§ **What the task asks**:
From the first line of the data below, repeat each line exactly until you reach the line with "upholstery vinyl: a"; include that line too.

---------- Data ----------

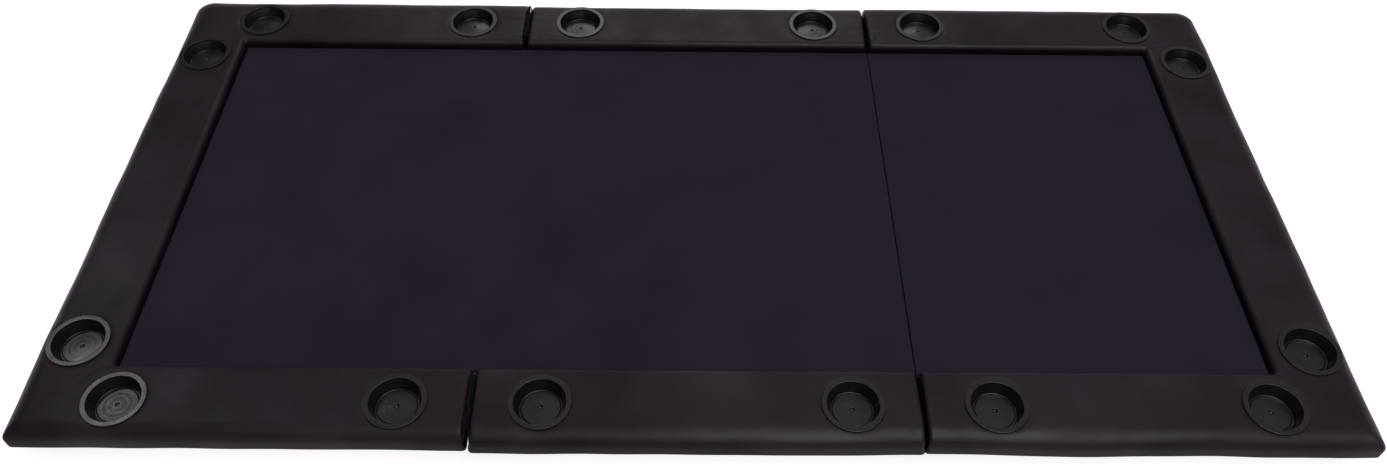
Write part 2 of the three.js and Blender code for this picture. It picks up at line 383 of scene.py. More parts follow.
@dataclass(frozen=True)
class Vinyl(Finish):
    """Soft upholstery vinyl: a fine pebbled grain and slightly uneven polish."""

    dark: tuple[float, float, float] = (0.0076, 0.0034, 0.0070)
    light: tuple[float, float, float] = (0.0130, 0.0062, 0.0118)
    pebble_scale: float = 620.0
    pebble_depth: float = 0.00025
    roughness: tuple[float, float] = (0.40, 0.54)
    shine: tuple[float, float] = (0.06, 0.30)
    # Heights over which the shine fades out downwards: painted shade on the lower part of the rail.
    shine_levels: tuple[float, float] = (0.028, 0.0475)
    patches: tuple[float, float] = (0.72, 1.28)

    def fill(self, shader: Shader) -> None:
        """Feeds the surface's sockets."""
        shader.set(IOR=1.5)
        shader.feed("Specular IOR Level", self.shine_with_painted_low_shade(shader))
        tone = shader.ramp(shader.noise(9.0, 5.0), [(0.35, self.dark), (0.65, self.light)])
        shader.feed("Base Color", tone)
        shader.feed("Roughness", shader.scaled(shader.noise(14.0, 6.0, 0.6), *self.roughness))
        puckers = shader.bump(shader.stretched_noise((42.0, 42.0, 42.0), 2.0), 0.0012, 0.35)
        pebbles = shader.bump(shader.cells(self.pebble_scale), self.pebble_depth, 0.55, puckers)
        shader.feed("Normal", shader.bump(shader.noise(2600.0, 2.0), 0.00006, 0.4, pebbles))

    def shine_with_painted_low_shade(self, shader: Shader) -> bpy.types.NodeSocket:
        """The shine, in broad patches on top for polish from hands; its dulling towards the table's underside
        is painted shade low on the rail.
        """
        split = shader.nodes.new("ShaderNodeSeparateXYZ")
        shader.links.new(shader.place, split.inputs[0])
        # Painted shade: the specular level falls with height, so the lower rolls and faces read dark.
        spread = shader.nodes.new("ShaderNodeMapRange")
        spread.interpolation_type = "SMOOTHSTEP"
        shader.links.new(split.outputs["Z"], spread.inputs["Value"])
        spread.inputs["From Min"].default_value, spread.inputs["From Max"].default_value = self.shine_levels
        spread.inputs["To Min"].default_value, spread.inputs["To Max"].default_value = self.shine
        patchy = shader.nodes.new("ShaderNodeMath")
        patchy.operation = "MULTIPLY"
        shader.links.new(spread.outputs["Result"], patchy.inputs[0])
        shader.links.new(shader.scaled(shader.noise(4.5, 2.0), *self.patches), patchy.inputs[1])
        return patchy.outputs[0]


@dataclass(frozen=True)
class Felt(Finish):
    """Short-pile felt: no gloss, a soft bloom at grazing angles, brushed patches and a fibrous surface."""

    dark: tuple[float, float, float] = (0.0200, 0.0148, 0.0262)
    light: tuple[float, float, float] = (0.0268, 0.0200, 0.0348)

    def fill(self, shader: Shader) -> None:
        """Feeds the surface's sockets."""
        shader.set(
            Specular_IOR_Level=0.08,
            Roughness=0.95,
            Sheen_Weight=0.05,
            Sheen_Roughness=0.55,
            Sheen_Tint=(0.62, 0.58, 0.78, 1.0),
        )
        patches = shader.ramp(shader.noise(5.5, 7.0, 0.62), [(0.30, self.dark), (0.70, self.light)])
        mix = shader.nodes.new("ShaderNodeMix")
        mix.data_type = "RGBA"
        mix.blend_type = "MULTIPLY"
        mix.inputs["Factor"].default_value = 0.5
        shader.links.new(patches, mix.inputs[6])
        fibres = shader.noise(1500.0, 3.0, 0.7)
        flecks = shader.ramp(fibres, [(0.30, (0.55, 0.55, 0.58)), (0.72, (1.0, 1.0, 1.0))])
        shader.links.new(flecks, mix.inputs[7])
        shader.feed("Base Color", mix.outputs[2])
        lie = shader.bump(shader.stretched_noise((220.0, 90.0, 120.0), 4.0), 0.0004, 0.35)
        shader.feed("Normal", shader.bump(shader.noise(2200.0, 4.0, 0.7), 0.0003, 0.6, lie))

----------

§ **Problem solution**:
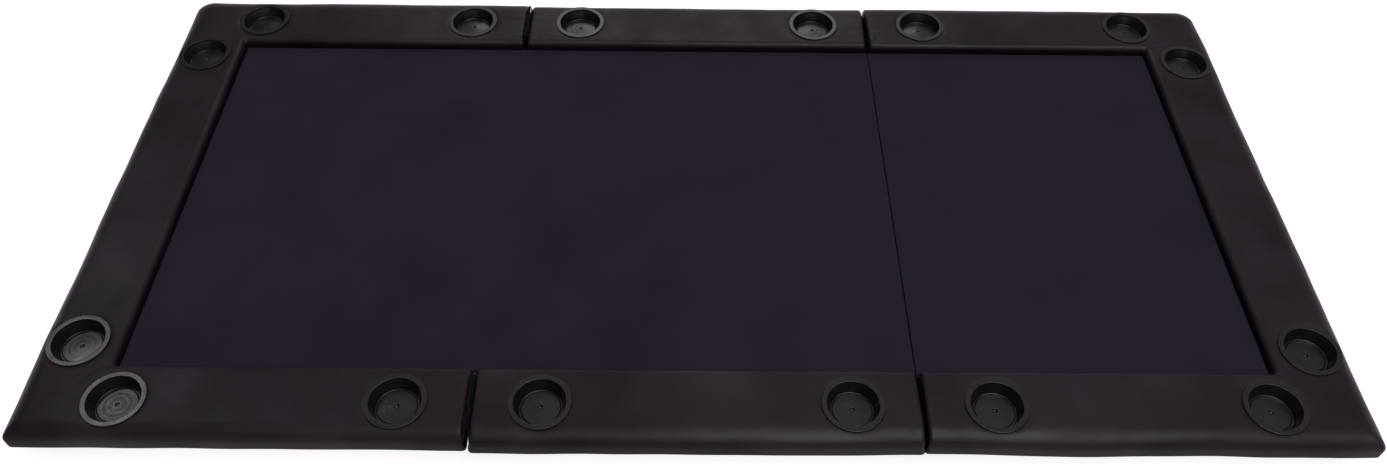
Write part 2 of the three.js and Blender code for this picture. It picks up at line 383 of scene.py. More parts follow.
@dataclass(frozen=True)
class Vinyl(Finish):
    """Soft upholstery vinyl: a fine pebbled grain and slightly uneven polish."""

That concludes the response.